There was the Jewish element. They resettled there after the fall of the northern kingdom when they were defeated by the Assyrians. We learn from the Gospels that some of the complaints Jesus had against the Jews were: legalism, ritualism and the strict observance of holy days.

There were the Romans who worshipped the Caesars as gods and had their other gods and goddesses that they believed in. Then the other elements – there seemed to be an element that tried to combine the oriental ideas, the Greek philosophy and other various religious ideas that different people brought in.

All of these things seemed to lead to some false teaching. Some of these false teachings seemed to be the beginning of what later developed into Gnosticism.

This false teaching contained several characteristics:

  1. It was Jewish – stressing the need for observing Old Testament laws and ceremonies.
  2. It was philosophical (Greek) and emphasized some special or deeper knowledge.
  3. It involved the worship of angels as mediators to God.
  4. It was exclusive and it stressed the special privilege and “perfection” of those select few who belonged to this philosophical elite.
  5. It denied the deity of Christ.

They were trying to adjust Christianity to fit their old beliefs. They didn’t deny Christ but they didn’t accept Him as God. They gave Christ a place but not the supreme place. Salvation was obtained by means of knowledge that was only available through special teaching, rituals, self-discovery or sacraments. And of course it was only available to a special few.

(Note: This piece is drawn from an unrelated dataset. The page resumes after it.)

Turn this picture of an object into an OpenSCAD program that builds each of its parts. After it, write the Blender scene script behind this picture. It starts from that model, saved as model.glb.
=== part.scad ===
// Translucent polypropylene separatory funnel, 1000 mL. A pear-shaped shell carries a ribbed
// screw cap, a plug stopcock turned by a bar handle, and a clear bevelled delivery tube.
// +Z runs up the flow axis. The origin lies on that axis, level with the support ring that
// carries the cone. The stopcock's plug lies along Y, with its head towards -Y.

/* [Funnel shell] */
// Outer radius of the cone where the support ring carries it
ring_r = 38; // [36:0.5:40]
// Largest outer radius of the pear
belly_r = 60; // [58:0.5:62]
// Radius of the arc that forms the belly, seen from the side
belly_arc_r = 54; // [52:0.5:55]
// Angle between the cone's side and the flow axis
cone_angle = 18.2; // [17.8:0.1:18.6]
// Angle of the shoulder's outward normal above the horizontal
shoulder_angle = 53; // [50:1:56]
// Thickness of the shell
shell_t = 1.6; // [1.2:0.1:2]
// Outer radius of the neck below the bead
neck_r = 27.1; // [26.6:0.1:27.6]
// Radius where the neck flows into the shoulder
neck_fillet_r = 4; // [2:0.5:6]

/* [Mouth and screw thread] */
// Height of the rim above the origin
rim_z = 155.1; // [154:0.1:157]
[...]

What does all of this remind you of in our day and age? Do you think they also had to pay to go to seminars to get this “knowledge?” This Christian facade made the Colossian error all the more dangerous. Just like the cults that use Christian words but don’t have the same meaning.

Here are five things we can look for when we read through:

  1. It professed to be a philosophy. Paul said it was a hollow and deceptive philosophy.
  2. It placed emphasis on ritual: circumcision, dietary laws and observance of holy days.
  3. It affirmed the mediation of various supernatural powers in the creation of the world and the whole process of salvation and insisted that these mysterious powers be placated and worshipped.
  4. Some of the practicers were ascetic and taught that the body is evil and must be treated as an enemy.
  5. And perhaps the worst and hardest to combat was the fact that the advocates of this system claimed to be Christian teachers.

If their problem was trying to push God and Christianity into their lifestyle rather than push their lifestyle into God and Christianity, why do you think the errors in the church were not spelled out fully? Alluded to rather than named? He uses words like “fine sounding arguments,” “hollow and deceptive philosophy,” “worship of angels,” “do not handle, do not taste, harsh treatment of the body.”

Imagine yourself as one of those new Christians in Colossae. You are crowded into a home waiting to hear what Paul has to say. With the background we have just had, you would know of the problems and maybe you would even be a little sympathetic to some of the ideas. What emotions do you think you would feel while you are waiting for the others to arrive?

“Paul, an apostle of Christ Jesus by the will of God, and Timothy our brother, To the holy and faithful brothers in Christ at Colossae: Grace and peace to you from God our Father” (Colossians 1:1-2).

What title did Paul use to introduce himself? What does the word mean? Who gave Paul this title? What does this verse tell you about where Paul got his orders?

Apostle: “someone sent an emissary, a delegated official entrusted with a mission – not simply a person who propagates a doctrine or devotes himself to a cause.

He was an Apostle “by the will of God.” Do you think the people were able to accept this? What impact would it have? What could be another word for faithful? Believing or loyal to Christ?

How do you feel when a friend tells you the specific things he or she notices and appreciates about you? It encourages you and makes you try harder.

Let’s read Colossians 1:3-8:

We always thank God, the Father of our Lord Jesus Christ, when we pray for you, because we have heard of your faith in Christ Jesus and of the love you have for all the saints – the faith and love that spring from the hope that is stored up for you in heaven and that you have already heard about in the word of truth, the gospel that has come to you. All over the world this gospel is producing fruit and growing, just as it has been doing among you since the day you heard it and understood God’s grace in all its truth. You learned it from Epaphras, our dear fellow servant, who is a faithful minister of Christ on our behalf, and who also told us of your love in the Spirit.